[Saved data entries]
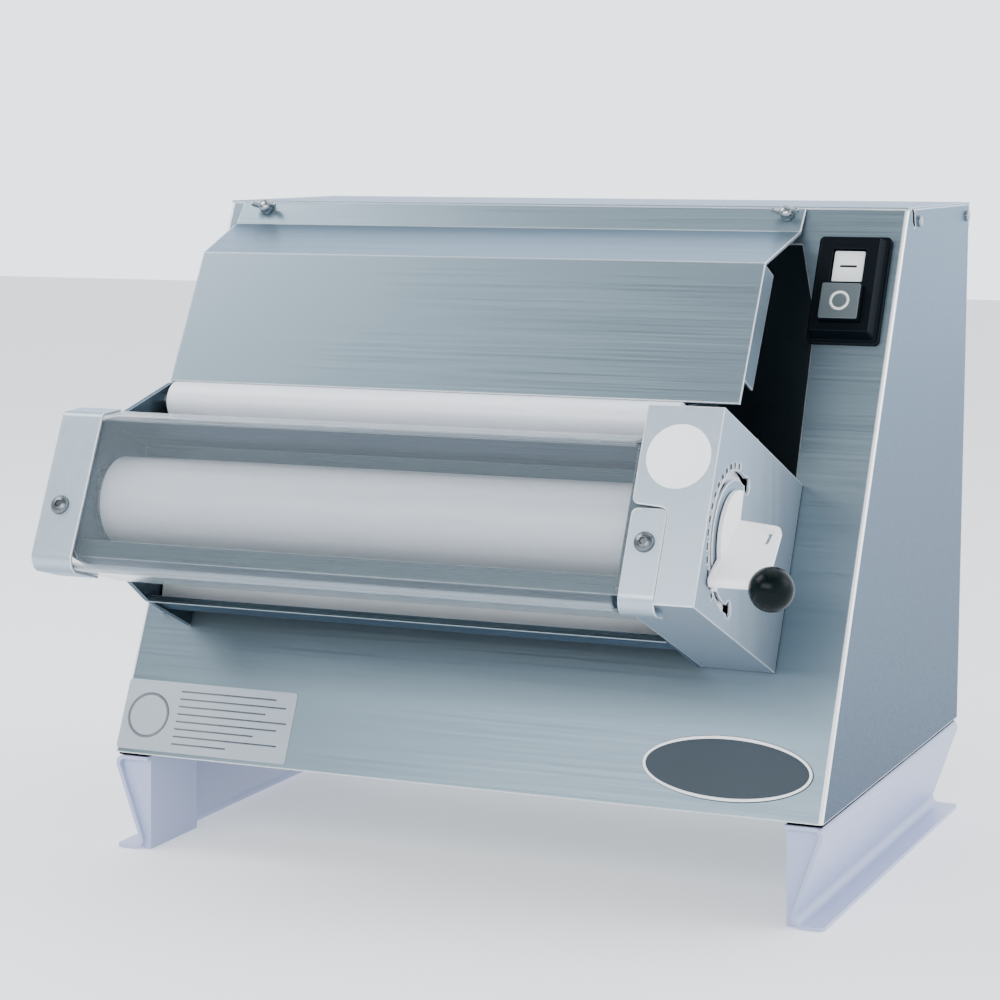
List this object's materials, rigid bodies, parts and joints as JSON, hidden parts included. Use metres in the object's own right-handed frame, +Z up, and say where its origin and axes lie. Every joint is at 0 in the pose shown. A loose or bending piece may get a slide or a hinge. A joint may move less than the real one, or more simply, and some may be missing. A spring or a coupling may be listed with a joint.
{
  "type": "dough sheeter",
  "caption": "Countertop dough sheeter with white rollers, a clear guard, a slanted stainless body on bent feet and a thickness lever with a black ball knob.",
  "frame": {"origin": "bottom centre of the machine, on the surface it stands on", "axes": "+Z up, the operator stands at -Y, +X is the operator's right"},
  "size_m": [0.4901, 0.4473, 0.4206],
  "materials": {
    "stainless": "fine brushed stainless sheet",
    "plated_steel": "ground steel",
    "foot_paint": "satin light grey powder coat",
    "rubber_pad": "black rubber",
    "roller_plastic": "satin white food plastic",
    "clear_guard": "clear polycarbonate sheet",
    "lever_plate": "white coated steel",
    "knob_plastic": "polished black phenolic",
    "bush_bronze": "sintered bronze",
    "gear_plastic": "off-white nylon",
    "motor_cast": "cast aluminium",
    "chain_steel": "oiled steel",
    "switch_black": "moulded black plastic",
    "button_white": "white moulded plastic",
    "button_grey": "grey moulded plastic",
    "box_plastic": "grey moulded plastic",
    "scraper_plastic": "white plastic blade",
    "disc_white": "white plate",
    "label_silver": "matt silver plate",
    "badge_enamel": "plain slate enamel"
  },
  "bodies": {
    "body": {"base_plate": "stainless", "casing_shell": "stainless", "top_cover": "stainless", "rear_cover": "stainless", "casing_screws": "plated_steel", "left_foot": "foot_paint", "right_foot": "foot_paint", "foot_pads": "rubber_pad", "foot_screws": "plated_steel", "chute_plate": "stainless", "wing_screws": "plated_steel", "hopper_ramp": "stainless", "left_cheek": "stainless", "right_cheek": "stainless", "cheek_bolts": "plated_steel", "lower_beam": "stainless", "exit_deflector": "stainless", "rear_roller_bushes": "bush_bronze", "guide_roller_axle": "plated_steel", "front_scraper": "scraper_plastic", "rear_scraper": "scraper_plastic", "gear_cover": "stainless", "left_end_cover": "stainless", "sync_shaft_bushes": "bush_bronze", "blank_disc": "disc_white", "guard_shield": "clear_guard", "left_guard_bracket": "stainless", "right_guard_bracket": "stainless", "guard_screws": "plated_steel", "motor": "motor_cast", "gearbox": "motor_cast", "drive_chain": "chain_steel", "switch_housing": "switch_black", "start_spring": "plated_steel", "stop_spring": "plated_steel", "control_box": "box_plastic", "cable_gland": "switch_black", "label_plate": "label_silver", "badge": "badge_enamel"},
    "front_carriage": {"left_carriage": "plated_steel", "right_carriage": "plated_steel", "front_roller_bearings": "bush_bronze"},
    "front_roller": {"front_roller_sleeve": "roller_plastic", "front_roller_core": "plated_steel", "front_roller_gear": "gear_plastic"},
    "rear_roller": {"rear_roller_sleeve": "roller_plastic", "rear_roller_shaft": "plated_steel", "rear_roller_gear": "gear_plastic", "driven_sprocket": "chain_steel"},
    "guide_roller": {"guide_roller_sleeve": "roller_plastic"},
    "thickness_control": {"thickness_lever": "lever_plate", "ball_knob": "knob_plastic", "right_cam": "plated_steel", "left_cam": "plated_steel", "sync_shaft": "plated_steel"},
    "motor_rotor": {"motor_rotor": "plated_steel"},
    "output": {"output_shaft": "plated_steel", "drive_sprocket": "chain_steel"},
    "start_button": {"start_button": "button_white"},
    "stop_button": {"stop_button": "button_grey"}
  },
  "joints": [
    {"name": "thickness_lever_turn", "type": "hinge", "parent": "body", "child": "thickness_control", "pos_m": [0, -0.15837, 0.23557], "axis": [-1, 0, 0], "range_deg": [-45.5, 150.5]},
    {"name": "front_roller_gap", "type": "slide", "parent": "body", "child": "front_carriage", "axis": [0, -1, 0], "range_m": [-0.00116, 0.00384]},
    {"name": "front_roller_spin", "type": "hinge", "parent": "front_carriage", "child": "front_roller", "pos_m": [0, -0.16201, 0.2384], "axis": [1, 0, 0], "continuous": true},
    {"name": "rear_roller_spin", "type": "hinge", "parent": "body", "child": "rear_roller", "pos_m": [0, -0.10495, 0.2384], "axis": [1, 0, 0], "continuous": true},
    {"name": "guide_roller_spin", "type": "hinge", "parent": "body", "child": "guide_roller", "pos_m": [0, -0.10132, 0.29543], "axis": [1, 0, 0], "continuous": true},
    {"name": "output_spin", "type": "hinge", "parent": "body", "child": "output", "pos_m": [0, 0.037, 0.17], "axis": [1, 0, 0], "continuous": true},
    {"name": "motor_spin", "type": "hinge", "parent": "body", "child": "motor_rotor", "pos_m": [0, 0.077, 0.145], "axis": [1, 0, 0], "continuous": true},
    {"name": "start_press", "type": "slide", "parent": "body", "child": "start_button", "axis": [0, 0.9041, -0.4274], "range_m": [0, 0.003], "stiffness_N_per_m": 600, "springref_m": -0.0005, "deforming": ["start_spring"]},
    {"name": "stop_press", "type": "slide", "parent": "body", "child": "stop_button", "axis": [0, 0.9041, -0.4274], "range_m": [0, 0.003], "stiffness_N_per_m": 600, "springref_m": -0.0005, "deforming": ["stop_spring"]}
  ],
  "couplings": [
    {"joint": "front_roller_gap", "follows": "thickness_lever_turn", "m_per_rad": 0.0014616},
    {"joint": "front_roller_spin", "follows": "rear_roller_spin", "ratio": -1},
    {"joint": "output_spin", "follows": "rear_roller_spin", "ratio": 1},
    {"joint": "motor_spin", "follows": "rear_roller_spin", "ratio": -6.8333}
  ]
}
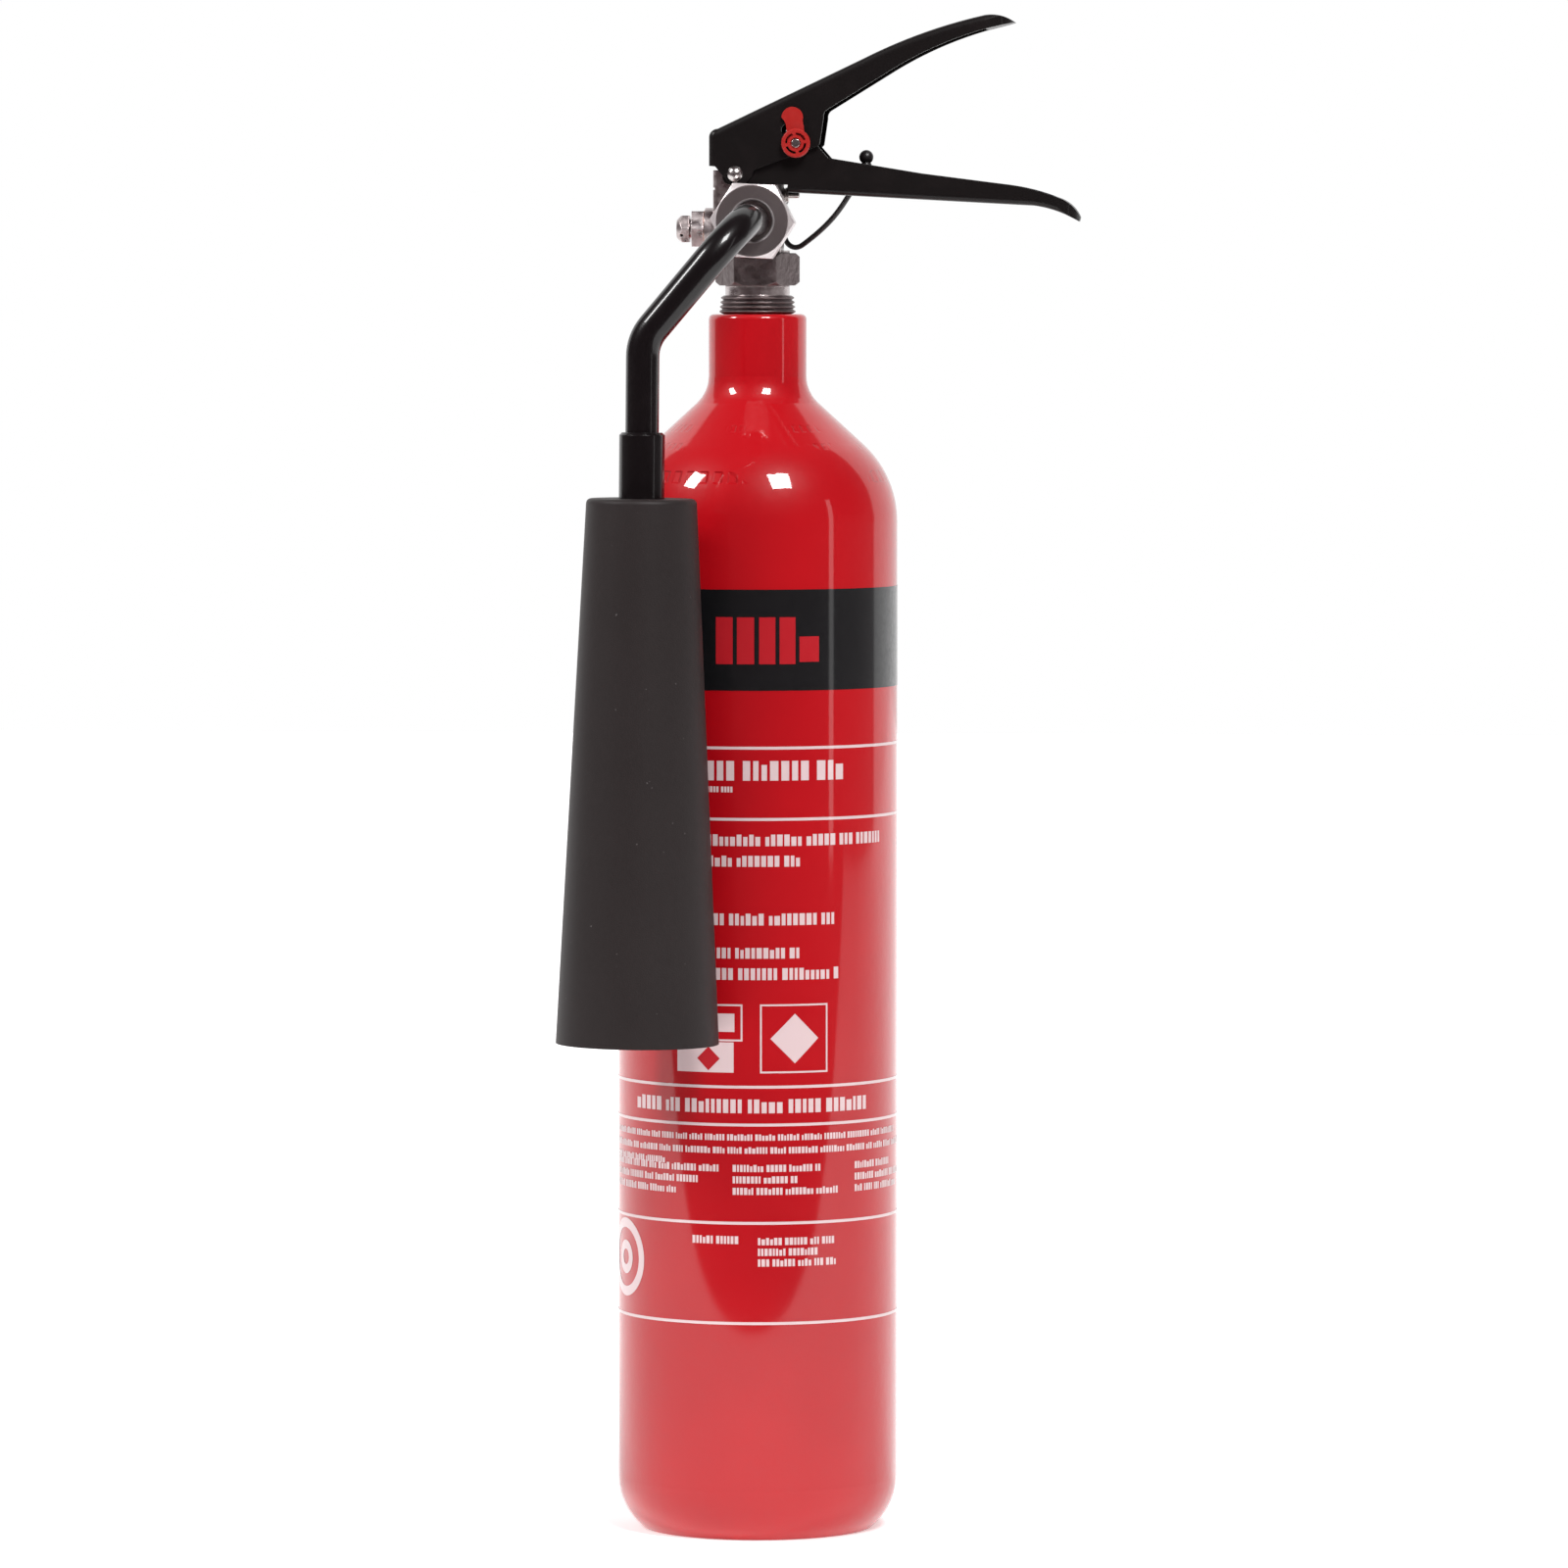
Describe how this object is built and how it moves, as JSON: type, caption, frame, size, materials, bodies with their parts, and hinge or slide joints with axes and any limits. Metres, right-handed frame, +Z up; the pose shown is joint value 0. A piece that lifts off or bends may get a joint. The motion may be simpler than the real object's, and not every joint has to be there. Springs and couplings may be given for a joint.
{
  "type": "fire extinguisher",
  "caption": "Portable gas fire extinguisher: tall red cylinder, squeeze-grip valve with two black handles, and a black horn on a swivelling bent tube.",
  "frame": {"origin": "centre of the cylinder's foot, on the floor plane", "axes": "+Z up along the cylinder's axis; +X towards the free ends of the two handles; -Y the way the valve's outlet faces"},
  "size_m": [0.1959, 0.1619, 0.5846],
  "materials": {
    "painted_shell": "gloss red paint",
    "plated_brass": "nickel plated, satin to bright",
    "bare_brass": "machined",
    "copper": "soft, dull",
    "bright_steel": "bright",
    "zinc_steel": "zinc plated",
    "bare_aluminium": "drawn",
    "black_tube": "gloss black",
    "black_handle": "semi-gloss black",
    "horn_plastic": "fine matt grain",
    "red_plastic": "moulded red",
    "black_plastic": "moulded black",
    "nitrile": "matt black",
    "nylon": "natural"
  },
  "bodies": {
    "extinguisher": {"cylinder_shell": "painted_shell", "valve_body": "plated_brass", "outlet_nut": "plated_brass", "swivel_washer": "nylon", "burst_washer": "copper", "burst_holder": "plated_brass", "burst_disc": "copper", "burst_cap": "plated_brass", "carry_handle": "black_handle", "pivot_rivet": "bright_steel", "handle_screw": "zinc_steel", "gland_nut": "plated_brass", "stem_o_ring": "nitrile", "spring_retainer": "bare_brass", "dip_tube": "bare_aluminium", "valve_spring": "bright_steel", "tamper_tag": "red_plastic", "tamper_ring": "red_plastic", "tether": "black_plastic", "tether_ball": "black_plastic"},
    "lever": {"squeeze_lever": "black_handle"},
    "stem": {"valve_stem": "bright_steel", "valve_poppet": "bare_brass", "poppet_seal": "nylon"},
    "horn": {"swivel_tail": "zinc_steel", "swivel_o_ring": "nitrile", "horn_tube": "black_tube", "horn_ferrule": "black_tube", "gas_orifice": "bare_brass", "horn_bell": "horn_plastic", "horn_lock_nut": "zinc_steel"},
    "pin": {"safety_pin": "bright_steel", "tether_eyelet": "black_plastic"},
    "ring": {"pull_ring": "bright_steel"}
  },
  "joints": [
    {"name": "lever_pivot", "type": "hinge", "parent": "extinguisher", "child": "lever", "pos_m": [-0.0076, 0, 0.52365], "axis": [0, 1, 0], "range_deg": [0, 13], "stiffness_Nm_per_rad": 2, "springref_deg": -17.19},
    {"name": "stem_slide", "type": "slide", "parent": "extinguisher", "child": "stem", "axis": [0, 0, -1], "range_m": [0, 0.003], "deforming": ["valve_spring"]},
    {"name": "horn_swivel", "type": "hinge", "parent": "extinguisher", "child": "horn", "pos_m": [0, -0.0225, 0.50565], "axis": [0, 1, 0], "range_deg": [0, 180]},
    {"name": "pin_pull", "type": "slide", "parent": "extinguisher", "child": "pin", "axis": [0, 1, 0], "range_m": [0, 0.05]},
    {"name": "ring_swing", "type": "hinge", "parent": "pin", "child": "ring", "pos_m": [0.0159, 0.025, 0.5354], "axis": [1, 0, 0], "range_deg": [-10, 90]}
  ],
  "couplings": [
    {"joint": "stem_slide", "follows": "lever_pivot", "m_per_rad": 0.013}
  ]
}
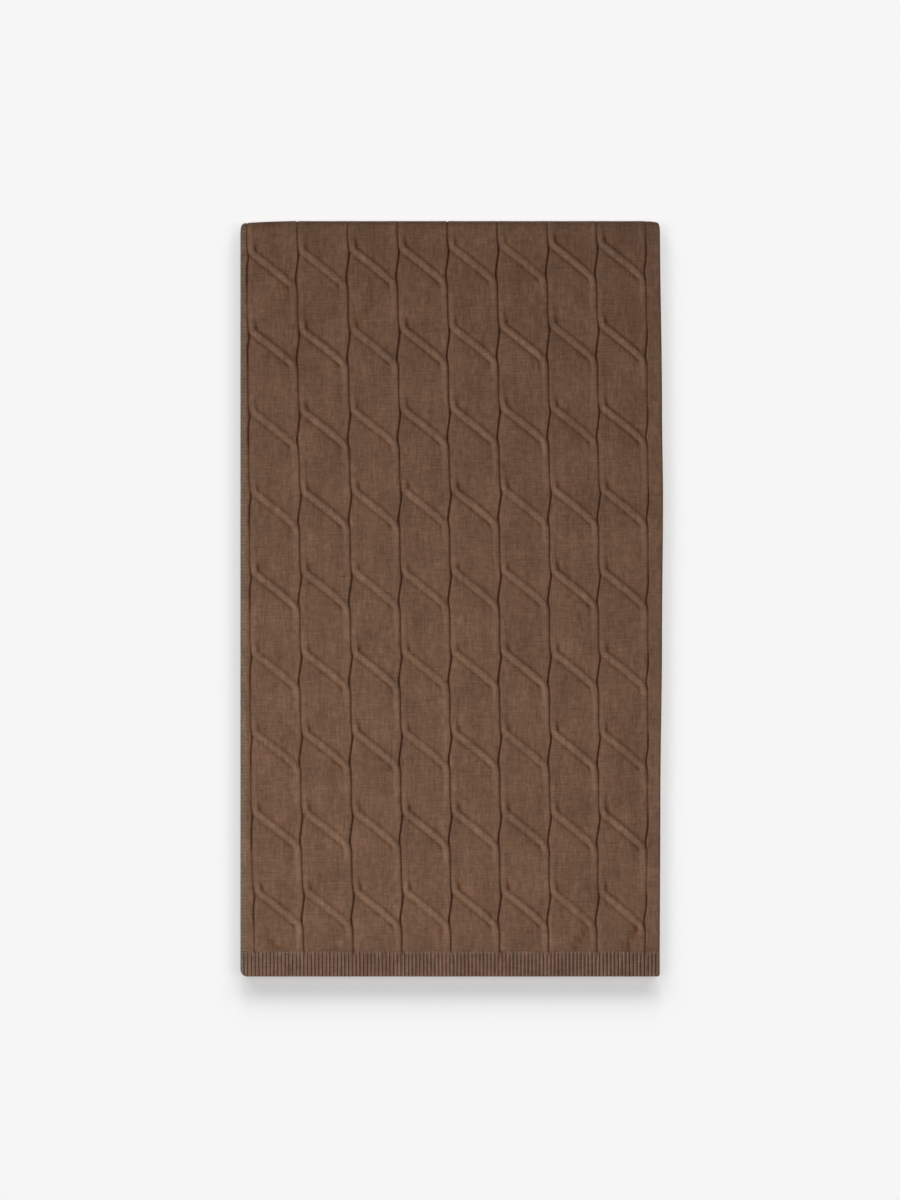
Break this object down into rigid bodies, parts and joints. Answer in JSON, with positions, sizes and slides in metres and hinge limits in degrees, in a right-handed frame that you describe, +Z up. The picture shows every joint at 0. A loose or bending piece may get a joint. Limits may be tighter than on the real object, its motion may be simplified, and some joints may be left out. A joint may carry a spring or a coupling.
{
  "type": "knit scarf",
  "caption": "Fine-gauge scarf with wide rope cables between sunk purl lines and a ribbed end, folded into a flat rectangle that lies on a surface.",
  "frame": {"origin": "centre of the flat underside, on the surface that the folded scarf lies on", "axes": "+Z up out of the surface, +Y along the folded length from the ribbed end to the far fold, +X across the width to the right as seen from above with the ribbed end nearest"},
  "size_m": [0.2514, 0.45, 0.0103],
  "materials": {
    "cable_knit": "matte fine-gauge knit, mid brown, soft and slightly fuzzy",
    "rib_knit": "matte one-by-one rib, mid brown"
  },
  "bodies": {
    "root": {"cable_panel": "cable_knit", "rib_hem": "rib_knit", "folded_layers": "cable_knit"}
  },
  "joints": []
}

> [Task details]
Check each line above for the string "bending" and show the ones that have it.

> [Correct result]
List this object's materials, rigid bodies, parts and joints as JSON, hidden parts included. Use metres in the object's own right-handed frame, +Z up, and say where its origin and axes lie. Every joint is at 0 in the pose shown. A loose or bending piece may get a slide or a hinge. A joint may move less than the real one, or more simply, and some may be missing. A spring or a coupling may be listed with a joint.
Break this object down into rigid bodies, parts and joints. Answer in JSON, with positions, sizes and slides in metres and hinge limits in degrees, in a right-handed frame that you describe, +Z up. The picture shows every joint at 0. A loose or bending piece may get a joint. Limits may be tighter than on the real object, its motion may be simplified, and some joints may be left out. A joint may carry a spring or a coupling.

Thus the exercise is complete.